Ding! My prayers have been answered. An old client has slipped back into my inbox with the tantalising offer of new work. Plus — she’s armed with referrals. Her business friends also need help wrangling words and is there any chance I can take them on too? Perfect timing, I type back to her. Very perfect indeed.
I take a brief break by jumping on my phone to scroll through Instagram again. My feed is flooded with influencers from everywhere else in the world, living life and venturing outside. I try to remember what it’s like to eat at a restaurant, curl up on a friend’s couch watching a movie, or hug someone besides my pillow.
Then I think about all the plans and dreams I had for this year that never came to pass. Two trips to Sydney — cancelled. Three of my dear friends’ weddings — cancelled. A beach holiday with Ben’s family — doubly cancelled.

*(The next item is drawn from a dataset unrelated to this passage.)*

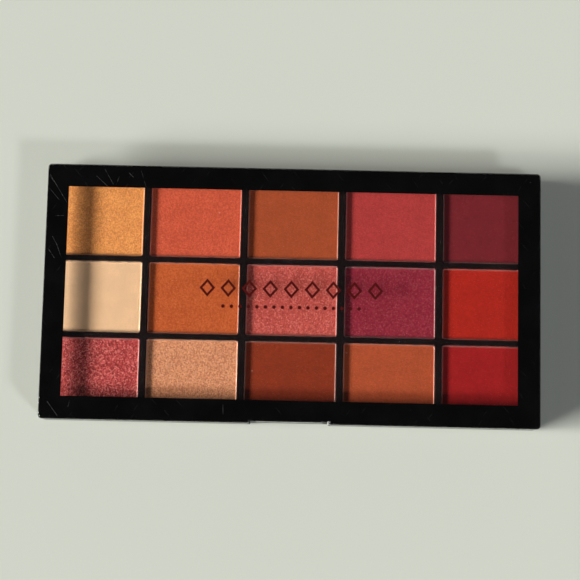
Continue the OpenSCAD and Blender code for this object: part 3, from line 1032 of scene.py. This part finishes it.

I spend the rest of the day engaging in self-pity. The To-Do list can wait till tomorrow.
I’m back at my desk and logged onto my trusty companion, Zoom. I try to stay away from work in the evenings, but I’d signed on a new client from the UK and this is the only time that works for both our time zones.
Speaking to her fuels my escapism. I can’t help but reminisce back to the time I studied in England and how much fun it was to gallivant around London and Europe. I file a mental note to ask Ben about moving to London with me for a year — although, at this rate, we probably won’t be able to leave the country till 2025.
I lie in bed, scrolling on Instagram. My phone buzzes. It’s Ben again, this time with perfect timing. I ask him if he’d be willing to rent out his house and move to a flat in Notting Hill with me; perhaps one with a blue door that’s within walking distance to a bookstore. He tells me he wants to move to a village in the Netherlands that’s only accessible by boat.
We’re still working out the details.
As I drift off to sleep, it becomes clear that quarantine has given me nothing to do but daydream and overthink. My days are mundane, yet amusing; calm, yet stressful; same, but different. Time to rinse and repeat this tomorrow.